The Wikimedia Foundation has a dashboard showing TLS statistics for their services[2]. As they run one of the most popular websites on the Internet I think this data can be considered to be representative of clients on the public web. That dashboard shows 99+% of connections use TLS 1.2 and only 0.5% of TLS 1.2 connections use non-AEAD ciphers. Now, for someone operating at the scale of the Wikimedia Foundation dropping TLS 1.0 and 1.1 is probably not a good idea right now, but for smaller sites (particularly sites that are non-commercial/non-monetary in nature) it should be just fine.

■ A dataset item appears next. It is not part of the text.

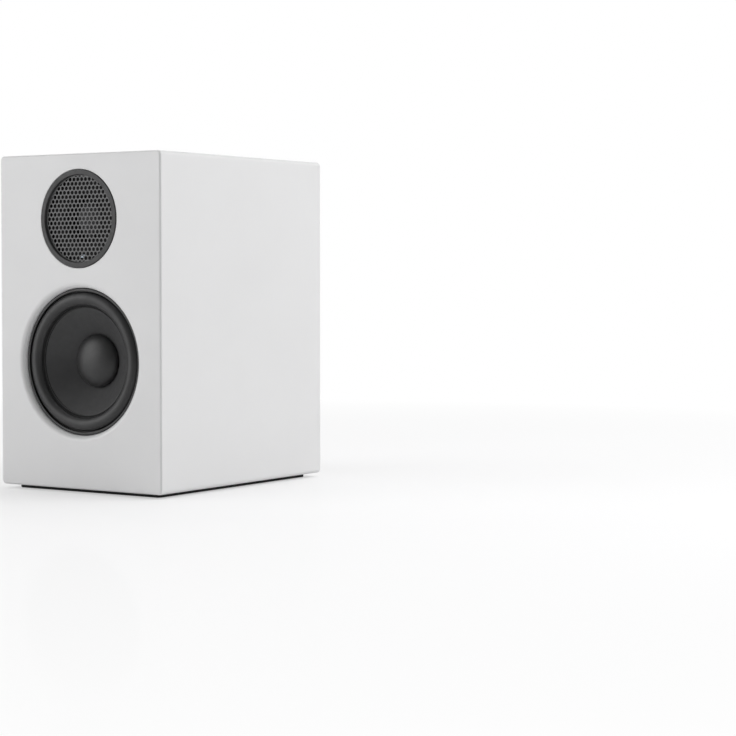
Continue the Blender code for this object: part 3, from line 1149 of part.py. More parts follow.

Servers have already been dropping TLS 1.0 support for years now. According to SSL Pulse[3] only 67% of servers support TLS 1.0 compared to 95% support for TLS 1.2. At its peak, TLS 1.0 support was at 99%. If you want to continue using ancient software with the modern Internet you should probably use a modern proxy server anyways just due to the sheer number of security fixes your old software's TLS implementation will be missing.

[1] https://blog.qualys.com/technology/2019/04/22/zombie-poodle-...

[2] https://grafana.wikimedia.org/d/000000458/tls-ciphersuite-ex...

[3] https://www.ssllabs.com/ssl-pulse/



In my case, the problem is not browsers but vendor-provided enterprise tools. When HTTP became the “new tcp”, all sorts of things started using it behind the scenes. Eventually someone added support for ssl/tls, but now we have to wait for $vendor to support any protocol upgrade.


> The biggest benefit to dropping TLS 1.0 and 1.1 is that modern AEAD ciphers are only supported by TLS 1.2 and above.

Great. And that's a good reason to use a client that support 1.2. But what's so bad about keeping 1.0 and 1.1 around?

If I'm running a client that only supports <1.2, how does mandating only 1.2+ help me? If a client supports 1.2+, then it will use it anyway.

I understand supporting 1.2+, and everyone should have their server offer it. But what's the advantage of dropping 1.0 and 1.1? I'm just leaving those folks are may be stuck with older clients twisting in the wind with no service whatsoever.


As I said the alternatives to AEADs have well-known security issues that AEADs are immune to by design. Keeping 1.0 and 1.1 around requires keeping CBC ciphers around and all the workarounds and careful design required to avoid exposing padding oracles using them, and requires keeping your software patched as new vulnerabilities from those oracles are discovered. Eliminating TLS 1.0 and 1.1 will meaningfully improve the overall security of the TLS ecosystem. Also, you didn't address my point about using a proxy server which should let you keep using your ancient software. (Also also, it looks like that's Mac software from 2007, will it continue working after Apple drops 32-bit support?)